Exasperation. “I’m not telling her. I’m asking her.”

“Asking me what?” I walk in like I’ve got impeccable timing. “Well? What? Chris will be here in fifteen minutes. How do I look, boss?” I smile widely at Tom. “I’m finally in uniform.”

“A little big,” Jamie says dismissively.

I give him a dark look. “Truly’s going to alter it for me.”

Tom stares at my Valeska Building Services shirt and I think he bursts a blood vessel. Or chokes himself. Something instant and painful. It’s a huge fluorescent polo in a fabric blend I don’t really care for. It’s unbuttoned at the neck and the top of my bra is showing.
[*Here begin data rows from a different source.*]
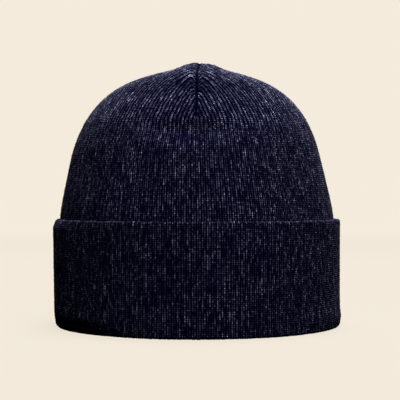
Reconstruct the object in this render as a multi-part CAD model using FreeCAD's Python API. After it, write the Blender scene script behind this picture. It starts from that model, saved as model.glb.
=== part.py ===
"""A double-layer rib-knit beanie with a deep turned-up cuff.

Millimetres, +Z up. The origin is on the surface that the hat stands on, at the middle of its
opening. The front is at -Y. A head is longer than it is wide, so every round piece is drawn as
a half section of X and Z, turned about Z, and then stretched along Y.
"""

import FreeCAD, Part
import math
import os

from FreeCAD import Matrix, Vector

# Driving dimensions
CUFF_HALF_WIDTH = 91.5  # side to side, outside of the turned-up cuff
DEPTH_RATIO = 1.17  # front-to-back size over side-to-side size
CUFF_HEIGHT = 68.0
TOTAL_HEIGHT = 167.0
LAYER = 1.6  # one layer of rib knit
PLY_GAP = 0.3  # air between layers that lie on each other
CROWN_GAP = 2.6  # air between shell and lining in the crown, which the dart seams fill
FOLD_ROUND = 2.0  # rounding of the lower fold and of the cuff's top edge
DART_BOTTOM = 126.0  # height at which each crown dart runs out
SEAM_WIDTH = 5.0
SEAM_THICKNESS = 2.0
SEAM_START = 8.0  # distance from the crown's middle to the first stitch of a dart
LABEL_WIDTH = 32.0
LABEL_HEIGHT = 34.0
LABEL_PLY = 0.35
LABEL_SPACE = 0.1  # air between the folded label's two plies
LABEL_BOTTOM = 24.0

# Side-to-side half widths of the four layers that lie on each other at the cuff
FACE_OUTER = CUFF_HALF_WIDTH
FACE_INNER = FACE_OUTER - LAYER
BACK_OUTER = FACE_INNER - PLY_GAP
BACK_INNER = BACK_OUTER - LAYER
SHELL_OUTER = BACK_INNER - PLY_GAP
SHELL_INNER = SHELL_OUTER - LAYER
LINING_OUTER = SHELL_INNER - PLY_GAP
LINING_INNER = LINING_OUTER - LAYER

# Heights at which the cuff's layers pass into the crown's layers
FACE_LIP = 4.0
BACK_LIP = 6.0
WALL_TOP = 60.0  # the crown's wall is upright up to here
CROWN_OPEN = 118.0  # from here up, shell and lining are the whole crown gap apart

# The crown's outside from the upright wall to the middle: half width and height
CROWN_OUTLINE = [
    (SHELL_OUTER, WALL_TOP),
    (83.1, 92.0),
    (76.7, 117.6),
    (66.6, 136.8),
    (53.2, 149.6),
    (36.0, 157.6),
    (18.0, 163.0),
    (0.0, TOTAL_HEIGHT),
]

# Azimuths of the darts, in degrees from +X; the lining's lie between the shell's
SHELL_DARTS = {"front": -90.0, "right": 0.0, "back": 90.0, "left": 180.0}
LINING_DARTS = {"front_right": -45.0, "back_right": 45.0, "back_left": 135.0, "front_left": 225.0}


def smooth_curve(points):
    """A curve through points that starts upright and ends level."""
    curve = Part.BSplineCurve()
    curve.interpolate(
        Points=[Vector(x, 0, z) for x, z in points],
        InitialTangent=Vector(0, 0, 1),
        FinalTangent=Vector(-1, 0, 0),
    )
    return curve


def inset(distance_at):
    """The crown's outline moved inwards by distance_at(height) at each of its points."""
    curve = smooth_curve(CROWN_OUTLINE)
    moved = []
    for x, z in CROWN_OUTLINE:
        tangent = curve.tangent(curve.parameter(Vector(x, 0, z)))[0]
        distance = distance_at(z)
        moved.append((x - tangent.z * distance, z + tangent.x * distance))
    return moved


def fixed(distance):
    """An inset that is the same at every height."""
    return lambda height: distance


def widening(extra):
    """An inset that grows from the wall's close layers to the crown's open gap, plus extra."""

    def distance_at(height):
        share = min(max((height - WALL_TOP) / (CROWN_OPEN - WALL_TOP), 0.0), 1.0)
        return LAYER + PLY_GAP + (CROWN_GAP - PLY_GAP) * share + extra

    return distance_at


def half_section(edges):
    """The flat face inside a closed loop of edges."""
    return Part.Face(Part.Wire(Part.__sortEdges__(edges)))


def oval(edges, start=0.0, sweep=360.0):
    """The solid that a closed half section makes when turned about Z and stretched along Y."""
    face = half_section(edges)
    face.rotate(Vector(0, 0, 0), Vector(0, 0, 1), start)
    solid = face.revolve(Vector(0, 0, 0), Vector(0, 0, 1), sweep)
    stretch = Matrix()
    stretch.scale(1.0, DEPTH_RATIO, 1.0)
    return solid.transformGeometry(stretch)


def with_flat_bottom(solid):
    """The same solid with its level bottom face made a true plane, which the hat rests on."""
    low = 0.2  # only the bottom face stays below this height
    faces = []
    for face in solid.Faces:
        if face.BoundBox.ZMax < low:
            face = Part.makeFace(face.Wires, "Part::FaceMakerBullseye")
            face.reverse()
        faces.append(face)
    return Part.Solid(Part.Shell(faces))


def line(start, end):
    """A straight edge between two points of the half section."""
    return Part.LineSegment(Vector(start[0], 0, start[1]), Vector(end[0], 0, end[1])).toShape()


def path(points):
    """Straight edges that join points one after another."""
    return [line(start, end) for start, end in zip(points, points[1:])]


def corner(centre, radius, start_angle):
    """A quarter circle of the half section, anticlockwise from start_angle in degrees."""
    ends = []
    for turn in (0.0, 45.0, 90.0):
        angle = math.radians(start_angle + turn)
        ends.append(Vector(centre[0] + radius * math.cos(angle), 0, centre[1] + radius * math.sin(angle)))
    return Part.Arc(*ends).toShape()


def crown_section(outside, inside, bottom):
    """The edges around a crown layer between two outlines, with its wall carried down to bottom."""
    edges = [smooth_curve(outside).toShape(), smooth_curve(inside).toShape()]
    edges.append(line(outside[-1], inside[-1]))
    return edges + path([outside[0], (outside[0][0], bottom), (inside[0][0], bottom), inside[0]])


def crown_shell():
    """The outer layer, from its join with the cuff's hidden layer up over the crown."""
    return oval(crown_section(inset(fixed(0.0)), inset(fixed(LAYER)), BACK_LIP))


def crown_lining():
    """The inner layer, from its join with the cuff's face up under the shell's crown."""
    return oval(crown_section(inset(widening(0.0)), inset(widening(LAYER)), FACE_LIP))


def cuff_face():
    """The layer that shows on the cuff, with the fold that the hat stands on."""
    r = FOLD_ROUND
    edges = [
        corner((LINING_INNER + r, r), r, 180.0),
        corner((FACE_OUTER - r, r), r, -90.0),
        corner((FACE_OUTER - r, CUFF_HEIGHT - r), r, 0.0),
    ]
    edges += path([(LINING_INNER + r, 0), (FACE_OUTER - r, 0)])
    edges += path([(FACE_OUTER, r), (FACE_OUTER, CUFF_HEIGHT - r)])
    edges += path(
        [
            (FACE_OUTER - r, CUFF_HEIGHT),
            (BACK_INNER, CUFF_HEIGHT),
            (BACK_INNER, CUFF_HEIGHT - LAYER),
            (FACE_INNER, CUFF_HEIGHT - LAYER),
            (FACE_INNER, LAYER),
            (LINING_OUTER, LAYER),
            (LINING_OUTER, FACE_LIP),
            (LINING_INNER, FACE_LIP),
            (LINING_INNER, r),
        ]
    )
    return with_flat_bottom(oval(edges))


def cuff_back():
    """The hidden layer behind the cuff's face, turned up from the shell."""
    floor = LAYER + PLY_GAP
    return oval(
        path(
            [
                (SHELL_INNER, BACK_LIP),
                (SHELL_INNER, floor),
                (BACK_OUTER, floor),
                (BACK_OUTER, CUFF_HEIGHT - LAYER),
                (BACK_INNER, CUFF_HEIGHT - LAYER),
                (BACK_INNER, floor + LAYER),
                (SHELL_OUTER, floor + LAYER),
                (SHELL_OUTER, BACK_LIP),
                (SHELL_INNER, BACK_LIP),
            ]
        )
    )


def dart_seam(outside, inside, azimuth):
    """The ridge of joined edges along one dart, between two outlines, at azimuth in degrees."""
    angle = math.radians(azimuth)
    across = Vector(-math.sin(angle), math.cos(angle) * DEPTH_RATIO**2, 0).normalize()
    along = math.hypot(math.cos(angle), math.sin(angle) / DEPTH_RATIO)
    widen = Matrix()
    widen.scale(1.0 / along, 1.0, 1.0)
    face = half_section(crown_section(outside, inside, BACK_LIP)).transformGeometry(widen)
    face.rotate(Vector(0, 0, 0), Vector(0, 0, 1), azimuth)
    face.translate(across * (-SEAM_WIDTH / 2))
    ridge = face.extrude(across * SEAM_WIDTH)
    reach = CUFF_HALF_WIDTH * DEPTH_RATIO
    room = Part.makeBox(reach, 2 * reach, TOTAL_HEIGHT, Vector(SEAM_START, -reach, DART_BOTTOM))
    room.rotate(Vector(0, 0, 0), Vector(0, 0, 1), azimuth)
    return ridge.common(room)


def shell_dart_seam(azimuth):
    """A seam ridge under the shell."""
    start = LAYER + PLY_GAP / 2
    return dart_seam(inset(fixed(start)), inset(fixed(start + SEAM_THICKNESS)), azimuth)


def lining_dart_seam(azimuth):
    """A seam ridge on top of the lining."""
    end = -PLY_GAP / 2
    return dart_seam(inset(widening(end - SEAM_THICKNESS)), inset(widening(end)), azimuth)


def crown_tack():
    """The crossed threads that hold lining and shell together at the crown's middle."""
    bar_length = 8.0
    bar_width = 1.4
    top = TOTAL_HEIGHT - LAYER - PLY_GAP
    bottom = TOTAL_HEIGHT - LAYER - CROWN_GAP + PLY_GAP
    bars = []
    for length, width in ((bar_length, bar_width), (bar_width, bar_length)):
        bars.append(Part.makeBox(length, width, top - bottom, Vector(-length / 2, -width / 2, bottom)))
    return bars[0].fuse(bars[1]).removeSplitter()


def care_label():
    """A blank woven label folded in half, on the lining at the back."""
    top = LABEL_BOTTOM + LABEL_HEIGHT
    fold_top = LABEL_BOTTOM + LABEL_PLY
    near_lining = LINING_INNER - PLY_GAP
    middle = near_lining - LABEL_PLY
    far_ply = middle - LABEL_SPACE
    far_face = far_ply - LABEL_PLY
    outline = path(
        [
            (near_lining, LABEL_BOTTOM),
            (near_lining, top),
            (middle, top),
            (middle, fold_top),
            (far_ply, fold_top),
            (far_ply, top),
            (far_face, top),
            (far_face, LABEL_BOTTOM),
            (near_lining, LABEL_BOTTOM),
        ]
    )
    half_angle = math.degrees(math.asin(LABEL_WIDTH / 2 / near_lining))
    return oval(outline, 90.0 - half_angle, 2 * half_angle)


def label_stitches():
    """The row of stitches that holds the label's upper edge to the lining."""
    stitch_length = 2.6
    thread = 0.45
    count = 8
    below_edge = 3.0
    height = LABEL_BOTTOM + LABEL_HEIGHT - below_edge
    half_width = LINING_INNER - PLY_GAP - 2 * LABEL_PLY - LABEL_SPACE - thread / 2
    stitches = []
    for i in range(count):
        x = (i - (count - 1) / 2) * LABEL_WIDTH / count
        angle = math.acos(x / half_width)
        y = half_width * DEPTH_RATIO * math.sin(angle)
        slope = math.degrees(math.atan2(DEPTH_RATIO * x, math.sqrt(half_width**2 - x**2)))
        stitch = Part.makeBox(
            stitch_length, thread, thread, Vector(-stitch_length / 2, -thread, 0)
        )
        stitch.rotate(Vector(0, 0, 0), Vector(0, 0, 1), -slope)
        stitch.translate(Vector(x, y, height))
        stitches.append(stitch)
    return Part.makeCompound(stitches)


def beanie():
    """Every piece of the hat by its name."""
    pieces = {
        "crown_shell": crown_shell(),
        "crown_lining": crown_lining(),
        "cuff_face": cuff_face(),
        "cuff_back": cuff_back(),
        "crown_tack": crown_tack(),
        "care_label": care_label(),
        "label_stitches": label_stitches(),
    }
    for side, azimuth in SHELL_DARTS.items():
        pieces[f"shell_{side}_dart_seam"] = shell_dart_seam(azimuth)
    for side, azimuth in LINING_DARTS.items():
        pieces[f"lining_{side}_dart_seam"] = lining_dart_seam(azimuth)
    return pieces


os.makedirs("parts", exist_ok=True)
for name, piece in beanie().items():
    piece.exportStep(f"parts/{name}.step")
    box = piece.BoundBox
    print(
        f"{name}: {len(piece.Solids)} solid(s), valid {piece.isValid()}, "
        f"{piece.Volume / 1000:.1f} cm3, {box.XLength:.1f} x {box.YLength:.1f} x {box.ZLength:.1f} mm, "
        f"bottom {box.ZMin:.2f} mm"
    )
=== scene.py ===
"""A navy rib-knit beanie with a turned-up cuff, on a plain pale floor.

Metres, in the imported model's frame: +Z up, the front at -Y. The knit is built stitch by stitch
from formulas: each point has a rib number u, counted round the hat from the middle of a gore to
a dart, and a stitch number v, counted up along the rib.
"""

import math

import bpy
import numpy as np
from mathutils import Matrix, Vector


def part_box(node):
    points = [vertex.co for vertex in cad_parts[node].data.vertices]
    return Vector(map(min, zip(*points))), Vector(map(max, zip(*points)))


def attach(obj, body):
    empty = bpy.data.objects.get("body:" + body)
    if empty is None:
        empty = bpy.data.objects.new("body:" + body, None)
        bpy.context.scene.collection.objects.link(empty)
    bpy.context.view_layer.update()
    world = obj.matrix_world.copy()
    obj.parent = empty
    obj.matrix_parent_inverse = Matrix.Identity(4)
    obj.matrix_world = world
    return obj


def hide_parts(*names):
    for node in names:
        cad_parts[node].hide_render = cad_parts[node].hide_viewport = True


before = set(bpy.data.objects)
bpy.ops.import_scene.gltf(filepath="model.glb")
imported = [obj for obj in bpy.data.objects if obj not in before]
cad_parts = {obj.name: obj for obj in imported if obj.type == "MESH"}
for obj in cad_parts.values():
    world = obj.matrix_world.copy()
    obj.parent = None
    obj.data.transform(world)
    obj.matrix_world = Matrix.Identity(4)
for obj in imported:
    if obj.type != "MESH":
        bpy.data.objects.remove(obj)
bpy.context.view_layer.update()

MM = 0.001

# Sizes read from the frame
_, cuff_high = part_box("cuff_face")
shell_low, shell_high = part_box("crown_shell")
lining_low, lining_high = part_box("crown_lining")
back_low, back_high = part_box("cuff_back")
label_low, label_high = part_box("care_label")
tack_low, tack_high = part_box("crown_tack")
CUFF_RADIUS = cuff_high.x  # side-to-side half width of the cuff
DEPTH = cuff_high.y / cuff_high.x  # front-to-back size over side-to-side size
CUFF_TOP = cuff_high.z
CROWN_TOP = shell_high.z
WALL_RADIUS = shell_high.x
BACK_RADIUS = back_high.x
LAYER = 1.6 * MM  # thickness of one knitted layer
LINING_RADIUS = lining_high.x - LAYER  # the side of the lining that faces the head

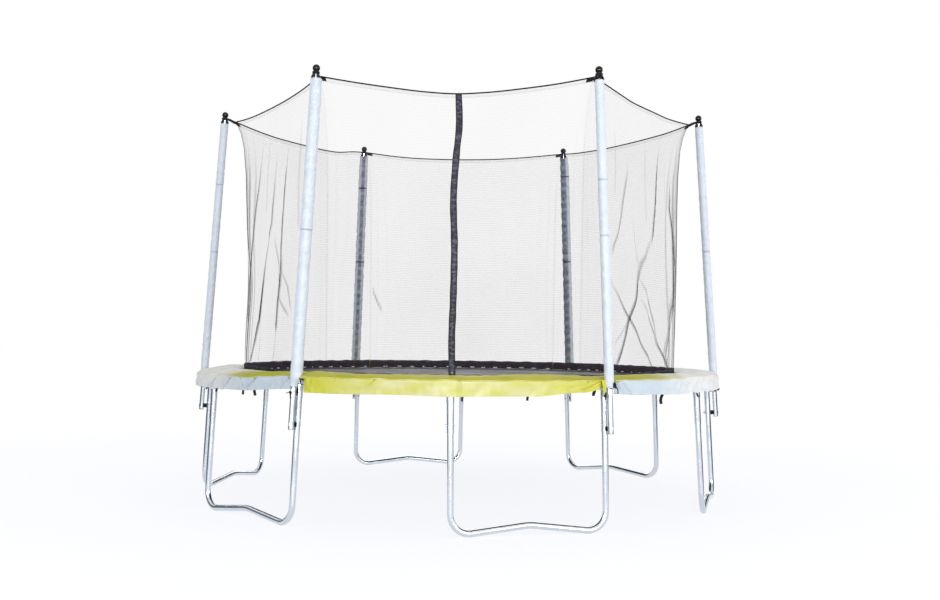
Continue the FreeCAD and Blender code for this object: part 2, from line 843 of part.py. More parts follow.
def build():
    os.makedirs("parts", exist_ok=True)
    upright_angles = [first_leg_angle - half_pitch + tube_step * i for i in range(ring_tube_count)]
    for i, angle in enumerate(upright_angles):
        save("ring_tube_%02d" % (i + 1), [ring_tube(angle)])
    for k in range(leg_count):
        save("leg_base_%d" % (k + 1), [leg_base(first_leg_angle + leg_step * k)])
        save("pole_lower_%d" % (k + 1), [pole_lower(pole_angles[k])])
        save("pole_upper_%d" % (k + 1), [pole_upper(pole_angles[k])])
    save("leg_risers", [leg_riser(angle) for angle in upright_angles])
    save("pole_sleeves", [pole_sleeve(angle) for angle in pole_angles])
    save("pole_end_plugs", [pole_plug(angle) for angle in pole_angles])
    cap = pole_cap()
    save("pole_caps", [on_pole(cap, angle, sleeve_top) for angle in pole_angles])

    clamp_length = socket_radius + pole_offset + pole_radius
    clamp_bolt = bolt(clamp_bolt_radius, clamp_head_radius, clamp_length + clamp_bolt_radius)
    leg_screw = bolt(leg_screw_radius, leg_screw_head_radius, 2 * riser_radius + leg_screw_radius)
    clamp_nut = nut(clamp_bolt_radius)
    leg_nut = nut(leg_screw_radius)
    clamps = [(angle, height) for angle in pole_angles for height in clamp_heights]
    bolts = [clamp_fastener(angle, height, clamp_bolt, False) for angle, height in clamps]
    nuts = [clamp_fastener(angle, height, clamp_nut, True) for angle, height in clamps]
    bolts += [screw_fastener(angle, leg_screw, True) for angle in upright_angles]
    nuts += [screw_fastener(angle, leg_nut, False) for angle in upright_angles]
    save("frame_bolts", bolts)
    save("frame_nuts", nuts)
    save("clamp_spacers", [clamp_spacer(angle, height) for angle, height in clamps])

    hems = []
    bands = []
    for k, (mid_angle, sag, fold) in enumerate(net_panels):
        save("net_panel_%d" % (k + 1), [net_panel(mid_angle, sag, fold)])
        hems += net_hem(mid_angle, sag, fold)
        bands += net_band(mid_angle)
        save("pad_section_%d" % (k + 1), [pad_section(mid_angle)])
    save("net_top_hem", hems)
    save("net_bottom_band", bands)
    save("net_bed_ties", net_ties())
    save("net_corner_straps", [corner_strap(angle) for angle in pole_angles])
    save("zip_tape", [zip_tape()])
    save("zip_slider", [zip_slider()])
    save("zip_pull", [zip_pull()])
    save("pad_straps", [pad_strap(angle) for angle in pad_strap_angles])
    save("bed_mat", [bed_mat()])
    save("bed_v_rings", all_round(v_ring()))
    save("springs", all_round(spring()))


build()
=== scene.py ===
"""The looks of a round garden trampoline with a net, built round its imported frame. Metres, +Z up, front at -Y."""

import json
import math

import bpy
import numpy as np
from mathutils import Matrix, Vector


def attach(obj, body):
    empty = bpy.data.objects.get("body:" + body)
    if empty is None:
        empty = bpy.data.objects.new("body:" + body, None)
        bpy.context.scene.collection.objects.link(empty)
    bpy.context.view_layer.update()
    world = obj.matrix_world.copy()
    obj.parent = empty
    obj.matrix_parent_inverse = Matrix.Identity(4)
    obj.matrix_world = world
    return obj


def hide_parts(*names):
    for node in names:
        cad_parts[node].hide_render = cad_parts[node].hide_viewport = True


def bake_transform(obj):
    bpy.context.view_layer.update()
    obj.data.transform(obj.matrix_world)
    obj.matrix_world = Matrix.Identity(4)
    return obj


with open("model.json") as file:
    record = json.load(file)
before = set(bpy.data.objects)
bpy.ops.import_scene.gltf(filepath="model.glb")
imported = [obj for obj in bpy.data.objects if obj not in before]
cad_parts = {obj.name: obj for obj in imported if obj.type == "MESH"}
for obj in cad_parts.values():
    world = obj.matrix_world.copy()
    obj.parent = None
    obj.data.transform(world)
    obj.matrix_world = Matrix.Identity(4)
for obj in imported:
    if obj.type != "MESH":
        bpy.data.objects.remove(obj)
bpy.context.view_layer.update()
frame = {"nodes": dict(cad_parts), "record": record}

# Sizes that the frame is made to, in metres and degrees
RING_RADIUS = 1.8
RING_HEIGHT = 0.85
LEG_LEAN = math.radians(3.0)
POLE_OFFSET = 0.055
POLE_OFFSET_HEIGHT = 0.7
HALF_LEG = 15.0
HALF_SECTOR = 30.0
POLES = [-60.0 + 60.0 * k for k in range(6)]
SECTIONS = [-90.0 + 60.0 * k for k in range(6)]
POLE_LEANS = [(3.5, -0.2), (3.5, 0.0), (3.5, 0.4), (3.5, 0.0), (3.5, 0.0), (3.8, 0.55)]
SLEEVE_TOP = 2.678
SLEEVE_RADIUS = 0.0282
NET_BOTTOM = 0.868
NET_TOP = 2.690
NET_MIDDLE = (1.500, 1.436)
NET_CORNERS = [
    (0.868, 1.548), (0.92, 1.5488), (1.4, 1.556), (2.0, 1.566), (2.3, 1.577), (2.5, 1.597), (2.6, 1.620), (2.67, 1.650),
    (2.70, 1.668), (2.72, 1.679),
]
HALF_PANEL = 0.78
HEM_HEIGHT = 0.027
BAND_LOW = 0.857
BAND_TOP, BAND_TOP_FRONT = 0.9185, 0.904
ZIP_TOP = 2.6
ZIP_LEAN = math.atan((NET_MIDDLE[0] - NET_MIDDLE[1]) / (NET_TOP - NET_BOTTOM))
ZIP_TIP = math.radians(0.92)
SLIDER_START, SLIDER_END = 0.04, 1.54
PAD_INNER = 1.567
PAD_SHOULDER = 1.79
PAD_OUTER = 1.847
PAD_UNDERSIDE = 0.8735
RIM_HEIGHT = 0.8852
PAD_NOTCH = (1.812, 0.036)
SKIRT_BOTTOM = 0.795
SKIRT_DROP = 0.09
SPRING_COUNT = 72
SPRING_ENDS = (1.632, 1.768)
WIRE_RADIUS = 0.0018
UP = np.array([0, 0, 1.0])

# How thick the soft sheets are
NET_THICKNESS = 0.0012
HEM_THICKNESS = 0.0014
WEBBING_THICKNESS = 0.0024
COVER_THICKNESS, HEMMED_THICKNESS = 0.0022, 0.0034
TAPE_THICKNESS = 0.0011

# The scale at which a wave texture's bands are one metre apart
WAVE_SCALE = 0.1 * math.pi


def unit(vectors):
    """Vectors of length 1 along the given ones."""
    return vectors / np.linalg.norm(vectors, axis=-1, keepdims=True)


def polar(radius, degrees, height=0.0):
    """Points at a radius, an angle and a height, any of them an array."""
    turn = np.radians(degrees)
    radius, turn, height = np.broadcast_arrays(radius, turn, height)
    return np.stack([radius * np.cos(turn), radius * np.sin(turn), height], -1)


def in_rows(count, first=0.0, last=1.0):
    """Even values, one for each row of a grid."""
    return np.linspace(first, last, count)[:, None]


def in_columns(count):
    """Even values from -1 to 1, one for each column of a grid."""
    return np.linspace(-1, 1, count)[None]


def turns(count):
    """Even angles round a circle, in radians."""
    return np.arange(count) * 2 * math.pi / count


def uneven(seed, *waves):
    """A smooth uneven field of about -1 to 1: a quarter of the sum of nine sine waves, seeded in length and phase.
    Each of waves is (coordinate, fewest cycles per unit, most cycles per unit)."""
    draw = np.random.default_rng(seed)
    total = 0.0
    for _ in range(9):
        phase = draw.uniform(0, 2 * math.pi)
        for coordinate, fewest, most in waves:
            phase = phase + 2 * math.pi * draw.uniform(fewest, most) * draw.choice([-1, 1]) * coordinate
        total = total + np.sin(phase)
    return total / 4


def bell(distance, width):
    """A smooth bump of height 1 at distance 0."""
    return np.exp(-(distance / width) ** 2)


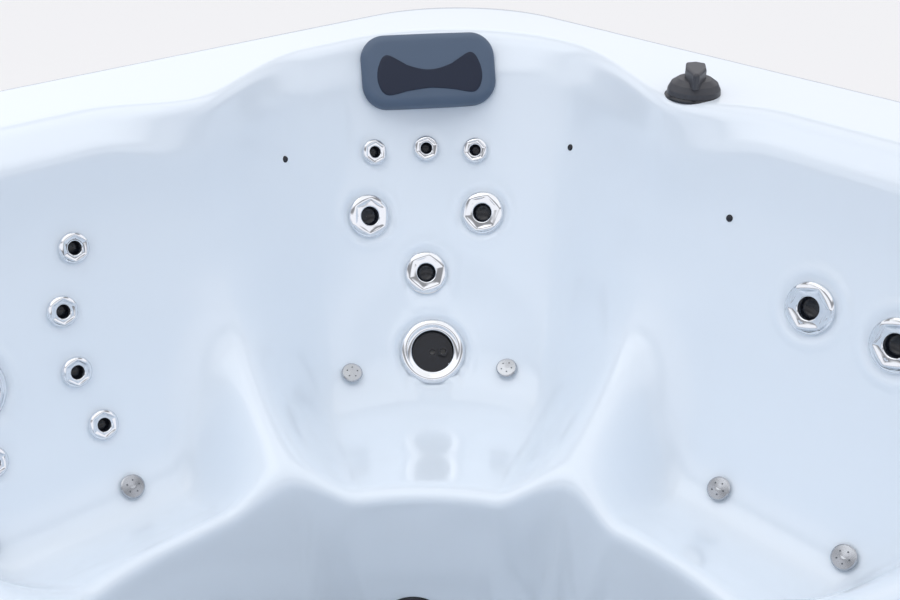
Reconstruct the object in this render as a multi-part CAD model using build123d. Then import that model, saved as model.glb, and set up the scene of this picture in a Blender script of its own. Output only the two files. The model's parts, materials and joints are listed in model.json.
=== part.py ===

This bra is a ten on the Richter scale. I am a bad person. As he watches, I gather the hem and knot it at my hip.

“Looks fine,” Tom says robotically, but I’m honestly surprised he doesn’t just walk over, pick me up over his shoulder, and carry me out.

“Who’s Chris?” Jamie hates being out of the loop. “Why’s he arriving in fifteen?”

I hand the second mug I’m holding to Tom. “He’s reinforcing the foundation on the downhill-slope side. And he’s late. I told him to bring us doughnuts to apologize for his poor time management.”

“I need that so bad,” Jamie tells Tom with a slight tremor in his voice. He holds out two fingers for the coffee mug. “Gimme.”

Sugar is my blood type; caffeine is Jamie’s. It’s the crutch that keeps him upright and functioning. Tom just takes a sip in response. High five.

Jamie huffs. “Where’d you get that?”

“She has a coffeepot in her bedroom,” Tom says, then freezes like he’s busted.

“Okay, thirty seconds.” Jamie makes a beeline to the back door. “There’d better be a third mug.”